Codeforces K. Shaass and Bookshelf（动态规划三元组贪心）

题目描述：

B. Shaass and Bookshe
time limit per test    2 seconds
memory limit per test 256 megabytes
input   standard input
output  standard output

Shaass has n books. He wants to make a bookshelf for all his books. He wants the bookshelf's dimensions to be as small as possible. The thickness of thei-th book isti and its pages' width is equal towi. The thickness of each book is either1 or2. All books have the same page heights.

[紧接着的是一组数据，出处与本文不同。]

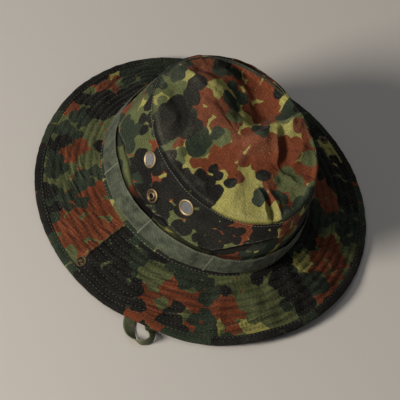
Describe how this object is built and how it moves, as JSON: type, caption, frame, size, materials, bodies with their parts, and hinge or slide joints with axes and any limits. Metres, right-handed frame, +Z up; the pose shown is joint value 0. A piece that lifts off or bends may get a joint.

Shaass puts the books on the bookshelf in the following way. First he selects some of the books and put them vertically. Then he puts the rest of the books horizontally above the vertical books. The sum of the widths of the horizontal books must be no more than the total thickness of the vertical books. A sample arrangement of the books is depicted in the figure.

Help Shaass to find the minimum total thickness of the vertical books that we can achieve.
Input

The first line of the input contains an integer n,(1 ≤ n ≤ 100). Each of the nextn lines contains two integersti andwi denoting the thickness and width of thei-th book correspondingly, (1 ≤ ti ≤ 2, 1 ≤ wi ≤ 100).
Output

On the only line of the output print the minimum total thickness of the vertical books that we can achieve.
Sample test(s)
Input

5
1 12
1 3
2 15
2 5
2 1

Output

5

Input

3
1 10
2 1
2 4

Output

3

思路：

题目是要把书要么横着放，要么竖着放，要求在横着放的宽度不大于竖着放的宽度下的数着宽度的最小值。

刚开始：既然是DP，我就设状态，dp[i][j]表示放前i本书，横着放的宽度不大于j的情况下的，竖着宽度的最小值。

状态出来了，那我就转移吧。dp[i][j] = dp[i-1][j]+v[i]（表示第i本书我竖着放），dp[i][j] = min(dp[i][j],dp[i][j]-w[i])（表示第i本书我横着放）。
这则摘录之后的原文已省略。